Other benefits for eCommerce are around advertising channels. Imagine if customers got paid a few pennies for seeing things and a few more for clicking on those things and then finally even more for buying those things. Imagine if customers got paid rather than companies like Google and Facebook. Some of what I’m saying sounds like a stretch, but it’s not. Every great brand and merchant has some sort of loyalty and rewards program and every one of them pays for advertising to companies like Google and Facebook. Why pay the middlemen when you can reward your customers directly?

Imagine a referral program on the blockchain. For every new customer referred to your site, programmable digital money on the blockchain could automatically flow to those referring you new customers, building tiered systems on this where the more you refer the more you make would be a sinch and delightful to those doing the referring.

How about an affiliate program? Something like an Amazon Associates, how could that benefit from the blockchain? All of the reporting for publishers could exist right in the open and on the chain, again guaranteed transparency. Realtime money for every purchase you refer from your content, blogs and articles, baked in as a smart contract means content providers get paid immediately. These sound like small benefits, but they are not. Much like the early internet what might seem like subtle but small differences today will have outsized consequences tomorrow for competitors not doing it this way.

Logistics and identifying the items being sold is another huge help the blockchain could provide to eCommerce. Matching products, meaning if two things are the same is a massive problem; just search for apple laptops on Amazon and you will see hundreds of listings with MacBooks in them, apple does not have hundreds of models of laptops. A single ID that merchants and brands could subscribe for could help all of commerce, online and offline. Right now lots of different IDs exist. Here are a few: GTIN, UPC, ISBN, ISBN13, on and on and on.

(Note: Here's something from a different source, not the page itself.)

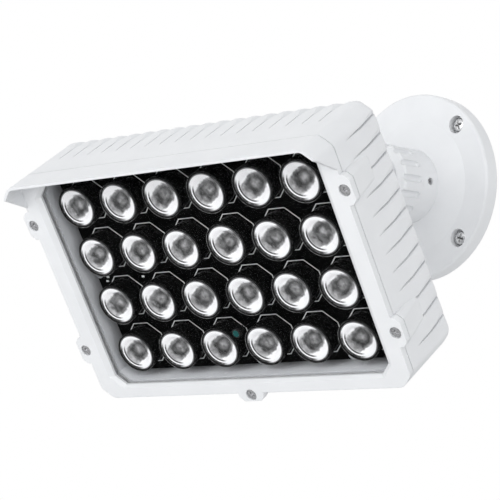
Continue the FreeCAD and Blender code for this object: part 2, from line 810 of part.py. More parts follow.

The blockchain can fix all of that and everyone would benefit. At the end of the day everyone has the same goal, to sell more things.

Almost anything done today could be made better in eCommerce using the right blockchain and some thought.

The unknowns.

In my opinion, something that isn’t very often discussed about this sort of technology are the unknowns. Those things we will discover later and only by building things on this technology. No one knows what the network effects will be of this technology yet. As more people have access to it and start to understand it the early entrants will be enriched by that, for eCommerce this means people need a legitimate place to spend these coins as they start getting exposed to them. Most of the places one can spend this digital money right now are not legitimate, no one knows the size of that network effect yet but if the internet is any indication it’s going to be massive.

A killer application that makes this so easy to understand and use will arrive because there is money to be made here. Everyone involved will be enriched by this, especially the consumers.

Now this isn’t about ethereum or bitcoin or any “altcoin”, those things that are alternative coins, for that matter. eCommerce can use this technology even if this evolves completely and in any direction in ten years, the properties I mentioned stand true regardless of which coin is the one. In fact one could construct a blockchain just for eCommerce, that can include properties I haven’t even thought of yet, because it is a big enough and important enough market.

Ultimately it remains to be seen what will happen with this technology and how it will evolve, there are still important questions to be answered. One thing is becoming certain to me, and that is that the next Amazon or Alibaba will have the blockchain baked into its fabric.